Items from a dataset:
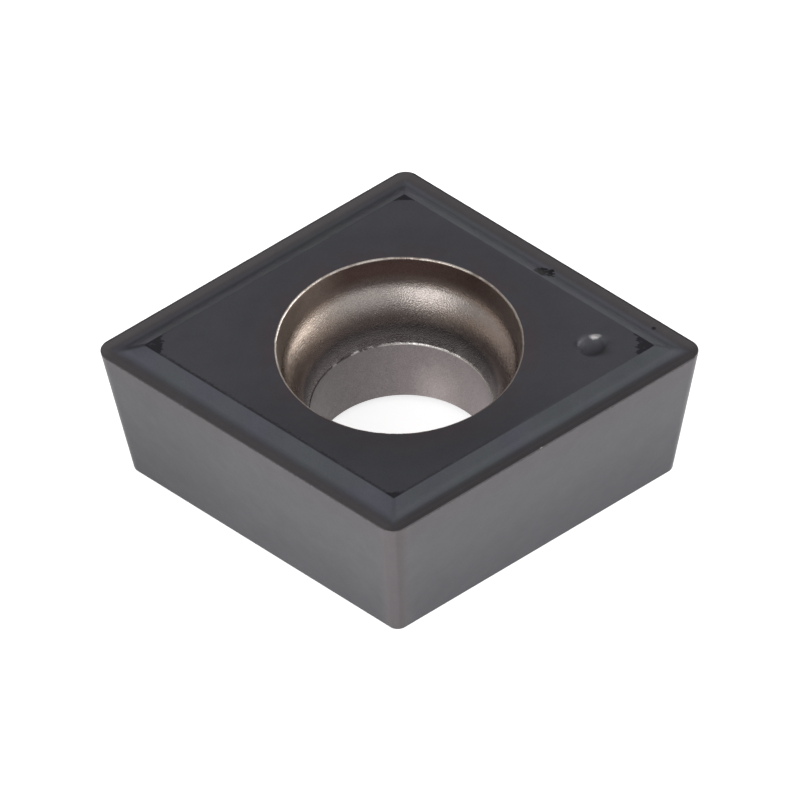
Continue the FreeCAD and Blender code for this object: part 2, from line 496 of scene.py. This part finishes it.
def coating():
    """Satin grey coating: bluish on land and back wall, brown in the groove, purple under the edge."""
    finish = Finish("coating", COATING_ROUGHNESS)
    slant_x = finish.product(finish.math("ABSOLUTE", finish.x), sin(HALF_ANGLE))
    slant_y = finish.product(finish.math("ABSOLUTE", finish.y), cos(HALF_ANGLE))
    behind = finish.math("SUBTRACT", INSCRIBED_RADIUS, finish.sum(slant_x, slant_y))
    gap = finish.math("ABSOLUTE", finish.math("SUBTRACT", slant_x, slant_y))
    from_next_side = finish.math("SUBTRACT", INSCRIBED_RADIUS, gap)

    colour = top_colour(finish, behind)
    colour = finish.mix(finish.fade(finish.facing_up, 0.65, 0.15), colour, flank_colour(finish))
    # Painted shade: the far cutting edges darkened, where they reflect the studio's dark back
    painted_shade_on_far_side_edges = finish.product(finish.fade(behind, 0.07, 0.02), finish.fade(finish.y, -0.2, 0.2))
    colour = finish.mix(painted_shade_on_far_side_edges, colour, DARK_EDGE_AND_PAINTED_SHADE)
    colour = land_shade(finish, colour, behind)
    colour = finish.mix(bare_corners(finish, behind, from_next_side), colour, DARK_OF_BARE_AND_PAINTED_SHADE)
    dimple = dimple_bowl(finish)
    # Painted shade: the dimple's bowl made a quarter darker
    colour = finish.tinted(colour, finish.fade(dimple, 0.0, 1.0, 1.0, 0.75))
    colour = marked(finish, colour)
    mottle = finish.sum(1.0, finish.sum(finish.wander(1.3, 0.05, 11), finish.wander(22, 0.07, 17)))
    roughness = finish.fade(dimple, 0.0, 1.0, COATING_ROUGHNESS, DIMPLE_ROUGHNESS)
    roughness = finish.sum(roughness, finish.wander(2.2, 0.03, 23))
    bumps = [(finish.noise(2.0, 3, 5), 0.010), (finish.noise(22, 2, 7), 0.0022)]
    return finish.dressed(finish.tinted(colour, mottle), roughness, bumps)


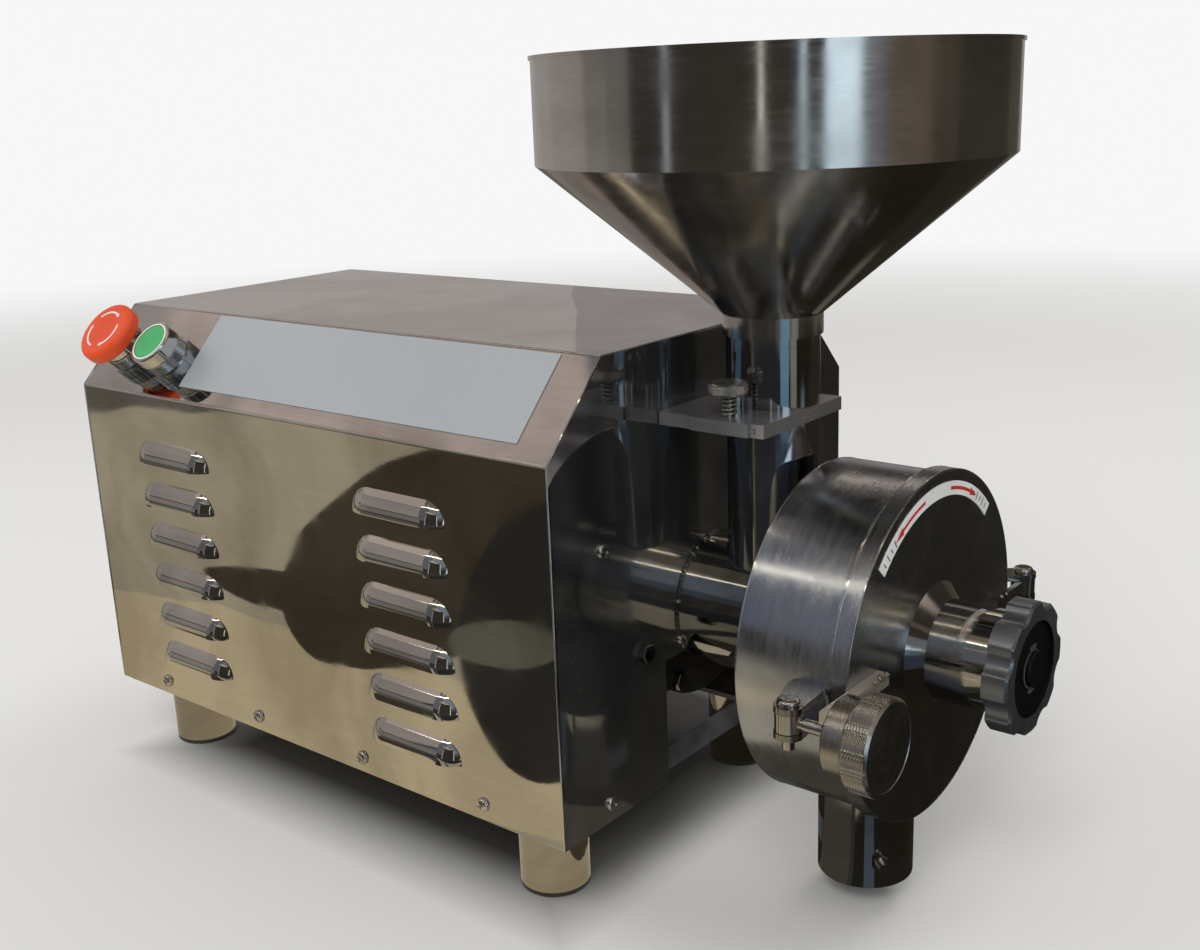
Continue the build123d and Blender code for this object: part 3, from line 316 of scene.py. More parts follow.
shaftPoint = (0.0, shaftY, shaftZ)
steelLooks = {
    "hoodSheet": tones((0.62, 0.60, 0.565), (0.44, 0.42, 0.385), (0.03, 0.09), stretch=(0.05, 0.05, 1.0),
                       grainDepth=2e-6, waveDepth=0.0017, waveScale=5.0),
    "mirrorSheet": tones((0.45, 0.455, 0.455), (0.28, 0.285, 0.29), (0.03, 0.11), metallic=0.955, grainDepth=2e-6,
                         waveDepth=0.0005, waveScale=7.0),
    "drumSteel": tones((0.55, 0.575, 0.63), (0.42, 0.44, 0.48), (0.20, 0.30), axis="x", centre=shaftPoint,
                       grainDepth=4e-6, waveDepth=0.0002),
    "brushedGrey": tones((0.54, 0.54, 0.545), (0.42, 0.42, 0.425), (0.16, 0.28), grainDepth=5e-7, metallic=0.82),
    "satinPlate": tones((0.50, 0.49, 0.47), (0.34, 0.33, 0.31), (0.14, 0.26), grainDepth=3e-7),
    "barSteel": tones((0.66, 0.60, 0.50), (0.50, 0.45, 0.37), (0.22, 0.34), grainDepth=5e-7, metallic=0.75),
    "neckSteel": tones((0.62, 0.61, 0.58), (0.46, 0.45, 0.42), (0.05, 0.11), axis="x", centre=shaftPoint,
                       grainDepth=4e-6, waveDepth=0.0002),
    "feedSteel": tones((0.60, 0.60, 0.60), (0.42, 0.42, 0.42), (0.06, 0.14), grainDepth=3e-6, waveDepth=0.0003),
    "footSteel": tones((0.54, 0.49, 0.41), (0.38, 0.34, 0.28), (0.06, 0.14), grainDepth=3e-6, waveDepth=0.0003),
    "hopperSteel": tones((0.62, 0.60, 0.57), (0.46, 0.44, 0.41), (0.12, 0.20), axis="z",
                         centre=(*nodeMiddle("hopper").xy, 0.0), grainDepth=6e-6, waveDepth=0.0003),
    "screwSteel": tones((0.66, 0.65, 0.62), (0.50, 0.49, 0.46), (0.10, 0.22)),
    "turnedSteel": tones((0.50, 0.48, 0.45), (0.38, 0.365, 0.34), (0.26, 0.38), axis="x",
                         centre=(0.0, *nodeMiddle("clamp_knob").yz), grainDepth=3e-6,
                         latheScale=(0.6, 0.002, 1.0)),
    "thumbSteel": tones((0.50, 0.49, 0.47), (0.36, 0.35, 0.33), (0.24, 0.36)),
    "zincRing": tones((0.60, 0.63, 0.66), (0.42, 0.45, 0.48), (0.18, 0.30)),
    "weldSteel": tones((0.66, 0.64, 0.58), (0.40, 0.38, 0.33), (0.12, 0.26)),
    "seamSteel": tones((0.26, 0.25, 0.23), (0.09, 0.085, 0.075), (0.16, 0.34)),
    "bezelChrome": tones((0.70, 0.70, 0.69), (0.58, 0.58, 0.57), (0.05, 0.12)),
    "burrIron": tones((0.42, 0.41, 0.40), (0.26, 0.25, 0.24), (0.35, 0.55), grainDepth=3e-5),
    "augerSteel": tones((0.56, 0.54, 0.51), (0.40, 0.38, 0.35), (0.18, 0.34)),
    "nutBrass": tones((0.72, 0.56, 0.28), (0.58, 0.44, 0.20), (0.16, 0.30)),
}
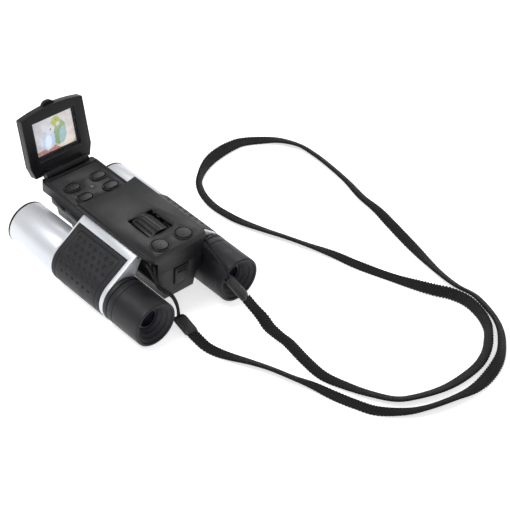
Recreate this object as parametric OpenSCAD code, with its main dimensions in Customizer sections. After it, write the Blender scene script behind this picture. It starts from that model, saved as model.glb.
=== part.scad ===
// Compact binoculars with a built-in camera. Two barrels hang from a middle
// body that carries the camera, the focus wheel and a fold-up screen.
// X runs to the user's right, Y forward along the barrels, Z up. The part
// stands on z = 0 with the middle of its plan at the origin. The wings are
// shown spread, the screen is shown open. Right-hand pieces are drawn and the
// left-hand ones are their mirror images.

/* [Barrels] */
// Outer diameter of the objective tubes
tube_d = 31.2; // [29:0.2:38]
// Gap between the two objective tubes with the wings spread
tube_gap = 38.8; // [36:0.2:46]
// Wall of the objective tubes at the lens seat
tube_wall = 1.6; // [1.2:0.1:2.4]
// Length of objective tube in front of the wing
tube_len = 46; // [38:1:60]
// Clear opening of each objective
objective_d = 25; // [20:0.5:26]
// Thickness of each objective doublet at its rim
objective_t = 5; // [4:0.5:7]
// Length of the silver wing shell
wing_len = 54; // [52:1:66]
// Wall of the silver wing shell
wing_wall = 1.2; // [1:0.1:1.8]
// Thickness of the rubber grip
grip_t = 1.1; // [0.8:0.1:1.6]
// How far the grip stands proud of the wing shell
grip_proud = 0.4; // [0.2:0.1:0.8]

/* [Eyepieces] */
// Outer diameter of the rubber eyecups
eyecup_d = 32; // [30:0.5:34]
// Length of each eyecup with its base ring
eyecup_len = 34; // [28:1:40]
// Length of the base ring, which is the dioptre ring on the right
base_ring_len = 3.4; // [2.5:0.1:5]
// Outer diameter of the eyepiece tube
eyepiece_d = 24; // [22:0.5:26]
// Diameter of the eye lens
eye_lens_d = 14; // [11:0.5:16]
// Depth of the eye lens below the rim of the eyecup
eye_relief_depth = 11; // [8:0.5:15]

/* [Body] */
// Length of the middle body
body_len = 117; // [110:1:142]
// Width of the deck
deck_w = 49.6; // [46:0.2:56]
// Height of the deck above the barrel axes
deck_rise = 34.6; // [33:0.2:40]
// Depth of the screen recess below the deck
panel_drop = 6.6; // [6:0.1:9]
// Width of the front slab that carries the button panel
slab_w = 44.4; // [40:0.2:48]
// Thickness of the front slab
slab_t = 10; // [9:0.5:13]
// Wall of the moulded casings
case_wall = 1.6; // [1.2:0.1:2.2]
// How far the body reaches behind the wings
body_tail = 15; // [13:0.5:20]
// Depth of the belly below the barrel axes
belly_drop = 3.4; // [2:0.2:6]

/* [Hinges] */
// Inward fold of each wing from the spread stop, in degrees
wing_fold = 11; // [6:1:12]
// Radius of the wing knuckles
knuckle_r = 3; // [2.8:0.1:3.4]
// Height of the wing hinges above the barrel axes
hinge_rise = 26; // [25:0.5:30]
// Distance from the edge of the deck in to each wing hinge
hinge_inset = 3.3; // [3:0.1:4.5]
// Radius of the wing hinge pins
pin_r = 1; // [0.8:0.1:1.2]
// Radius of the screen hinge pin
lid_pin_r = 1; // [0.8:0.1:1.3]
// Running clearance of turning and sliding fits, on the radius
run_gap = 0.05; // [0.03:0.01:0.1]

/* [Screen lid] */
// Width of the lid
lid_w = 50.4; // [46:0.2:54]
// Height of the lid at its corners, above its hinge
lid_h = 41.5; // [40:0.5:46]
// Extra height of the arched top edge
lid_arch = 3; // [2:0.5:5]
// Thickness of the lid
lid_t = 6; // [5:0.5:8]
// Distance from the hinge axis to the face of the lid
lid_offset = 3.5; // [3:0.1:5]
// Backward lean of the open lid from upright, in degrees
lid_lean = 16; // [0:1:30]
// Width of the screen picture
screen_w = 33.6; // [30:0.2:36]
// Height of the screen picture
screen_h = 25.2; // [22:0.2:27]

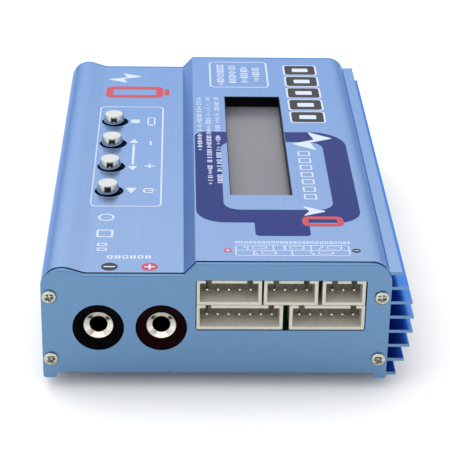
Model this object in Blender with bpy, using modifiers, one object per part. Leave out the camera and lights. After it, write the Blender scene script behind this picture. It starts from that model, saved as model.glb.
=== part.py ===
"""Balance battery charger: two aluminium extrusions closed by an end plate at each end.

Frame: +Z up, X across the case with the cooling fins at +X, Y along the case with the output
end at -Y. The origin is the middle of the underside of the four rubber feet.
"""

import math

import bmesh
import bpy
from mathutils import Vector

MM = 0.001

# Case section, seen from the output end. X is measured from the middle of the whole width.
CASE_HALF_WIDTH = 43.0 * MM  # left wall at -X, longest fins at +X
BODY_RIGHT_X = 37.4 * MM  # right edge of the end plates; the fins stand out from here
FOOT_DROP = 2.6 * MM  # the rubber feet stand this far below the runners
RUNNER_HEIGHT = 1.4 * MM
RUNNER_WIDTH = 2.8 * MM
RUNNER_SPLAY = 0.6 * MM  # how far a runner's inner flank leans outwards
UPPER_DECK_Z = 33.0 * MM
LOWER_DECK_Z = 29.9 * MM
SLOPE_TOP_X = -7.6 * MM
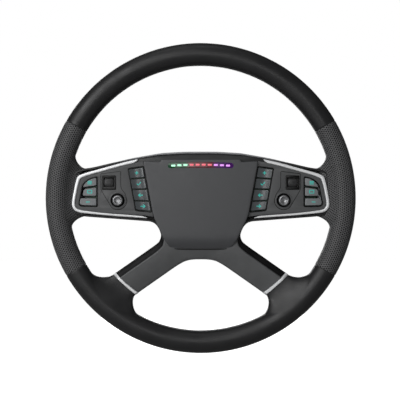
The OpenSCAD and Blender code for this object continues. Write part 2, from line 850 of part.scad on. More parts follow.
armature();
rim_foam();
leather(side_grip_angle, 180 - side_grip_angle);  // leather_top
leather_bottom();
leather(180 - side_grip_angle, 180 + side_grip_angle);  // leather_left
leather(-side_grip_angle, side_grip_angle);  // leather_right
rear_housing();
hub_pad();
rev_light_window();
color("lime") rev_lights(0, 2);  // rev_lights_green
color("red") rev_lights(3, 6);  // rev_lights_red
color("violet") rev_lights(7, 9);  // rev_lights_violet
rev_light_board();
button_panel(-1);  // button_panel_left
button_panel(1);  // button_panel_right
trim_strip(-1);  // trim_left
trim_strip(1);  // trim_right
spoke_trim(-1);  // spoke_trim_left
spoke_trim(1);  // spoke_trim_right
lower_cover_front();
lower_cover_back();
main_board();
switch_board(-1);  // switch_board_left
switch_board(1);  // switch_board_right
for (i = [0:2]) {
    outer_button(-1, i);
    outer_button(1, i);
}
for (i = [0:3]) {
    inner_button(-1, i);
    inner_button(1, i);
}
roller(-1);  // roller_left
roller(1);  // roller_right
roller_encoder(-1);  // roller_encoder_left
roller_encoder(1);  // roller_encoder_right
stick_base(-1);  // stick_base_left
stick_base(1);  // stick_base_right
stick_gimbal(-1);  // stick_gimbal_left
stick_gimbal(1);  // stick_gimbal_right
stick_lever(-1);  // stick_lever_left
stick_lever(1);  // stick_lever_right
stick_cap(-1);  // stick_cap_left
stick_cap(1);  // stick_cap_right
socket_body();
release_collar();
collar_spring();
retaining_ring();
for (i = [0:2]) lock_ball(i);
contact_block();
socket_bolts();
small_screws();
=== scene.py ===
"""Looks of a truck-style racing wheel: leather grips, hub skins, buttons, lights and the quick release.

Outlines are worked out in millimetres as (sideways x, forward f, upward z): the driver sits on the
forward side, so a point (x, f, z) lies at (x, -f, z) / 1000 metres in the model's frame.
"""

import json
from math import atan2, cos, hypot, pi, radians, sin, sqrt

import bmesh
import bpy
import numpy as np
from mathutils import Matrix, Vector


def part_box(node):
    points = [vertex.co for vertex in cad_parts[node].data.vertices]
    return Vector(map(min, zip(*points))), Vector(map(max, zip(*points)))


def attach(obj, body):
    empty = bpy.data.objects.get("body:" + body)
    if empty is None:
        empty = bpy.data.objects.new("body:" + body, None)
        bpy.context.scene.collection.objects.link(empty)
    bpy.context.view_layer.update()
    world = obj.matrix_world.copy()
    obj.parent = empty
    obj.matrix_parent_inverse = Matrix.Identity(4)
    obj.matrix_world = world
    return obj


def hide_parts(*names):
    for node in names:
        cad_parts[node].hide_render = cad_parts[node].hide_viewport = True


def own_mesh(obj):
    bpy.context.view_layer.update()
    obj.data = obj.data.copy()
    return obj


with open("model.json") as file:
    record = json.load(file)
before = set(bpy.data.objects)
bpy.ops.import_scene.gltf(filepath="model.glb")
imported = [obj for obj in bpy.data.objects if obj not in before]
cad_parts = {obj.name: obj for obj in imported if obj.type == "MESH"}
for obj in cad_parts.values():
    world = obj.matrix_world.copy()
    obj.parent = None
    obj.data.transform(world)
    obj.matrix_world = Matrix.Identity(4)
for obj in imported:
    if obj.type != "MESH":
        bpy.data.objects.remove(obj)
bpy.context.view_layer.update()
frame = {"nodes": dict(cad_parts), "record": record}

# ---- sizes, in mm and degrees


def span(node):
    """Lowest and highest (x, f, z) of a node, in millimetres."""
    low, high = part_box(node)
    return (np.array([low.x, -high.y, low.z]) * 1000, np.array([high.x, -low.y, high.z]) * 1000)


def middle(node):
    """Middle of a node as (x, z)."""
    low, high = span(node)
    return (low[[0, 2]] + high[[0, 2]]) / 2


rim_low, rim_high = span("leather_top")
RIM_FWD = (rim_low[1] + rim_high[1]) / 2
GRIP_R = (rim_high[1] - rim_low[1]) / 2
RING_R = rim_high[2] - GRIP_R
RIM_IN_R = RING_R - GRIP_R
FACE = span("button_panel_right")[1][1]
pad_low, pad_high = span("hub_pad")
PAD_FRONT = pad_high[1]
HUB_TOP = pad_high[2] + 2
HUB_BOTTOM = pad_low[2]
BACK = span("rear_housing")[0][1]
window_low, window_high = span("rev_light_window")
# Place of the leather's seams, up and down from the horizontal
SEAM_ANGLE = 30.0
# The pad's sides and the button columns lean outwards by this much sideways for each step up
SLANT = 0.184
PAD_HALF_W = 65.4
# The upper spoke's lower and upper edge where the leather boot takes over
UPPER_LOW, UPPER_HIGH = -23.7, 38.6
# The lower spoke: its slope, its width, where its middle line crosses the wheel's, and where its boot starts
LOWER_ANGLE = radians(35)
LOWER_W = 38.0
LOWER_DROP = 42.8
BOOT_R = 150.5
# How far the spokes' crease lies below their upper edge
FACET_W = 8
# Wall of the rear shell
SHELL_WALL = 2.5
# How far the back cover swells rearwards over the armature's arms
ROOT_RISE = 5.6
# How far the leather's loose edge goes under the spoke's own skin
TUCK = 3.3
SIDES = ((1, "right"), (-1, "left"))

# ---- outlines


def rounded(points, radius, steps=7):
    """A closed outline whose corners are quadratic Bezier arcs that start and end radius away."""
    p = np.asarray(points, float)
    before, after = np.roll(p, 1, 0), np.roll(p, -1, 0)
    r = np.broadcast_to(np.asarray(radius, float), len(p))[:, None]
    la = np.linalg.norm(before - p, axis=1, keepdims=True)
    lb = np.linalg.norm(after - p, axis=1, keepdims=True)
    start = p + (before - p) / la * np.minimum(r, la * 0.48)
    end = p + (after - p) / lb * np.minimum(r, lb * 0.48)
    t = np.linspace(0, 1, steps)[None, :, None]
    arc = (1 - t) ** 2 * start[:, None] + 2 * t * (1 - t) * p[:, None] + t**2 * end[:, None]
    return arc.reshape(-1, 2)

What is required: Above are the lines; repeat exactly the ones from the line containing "collar_spring();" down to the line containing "obj.parent = empty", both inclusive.

Worked answer:
collar_spring();
retaining_ring();
for (i = [0:2]) lock_ball(i);
contact_block();
socket_bolts();
small_screws();
=== scene.py ===
"""Looks of a truck-style racing wheel: leather grips, hub skins, buttons, lights and the quick release.

Outlines are worked out in millimetres as (sideways x, forward f, upward z): the driver sits on the
forward side, so a point (x, f, z) lies at (x, -f, z) / 1000 metres in the model's frame.
"""

import json
from math import atan2, cos, hypot, pi, radians, sin, sqrt

import bmesh
import bpy
import numpy as np
from mathutils import Matrix, Vector


def part_box(node):
    points = [vertex.co for vertex in cad_parts[node].data.vertices]
    return Vector(map(min, zip(*points))), Vector(map(max, zip(*points)))


def attach(obj, body):
    empty = bpy.data.objects.get("body:" + body)
    if empty is None:
        empty = bpy.data.objects.new("body:" + body, None)
        bpy.context.scene.collection.objects.link(empty)
    bpy.context.view_layer.update()
    world = obj.matrix_world.copy()
    obj.parent = empty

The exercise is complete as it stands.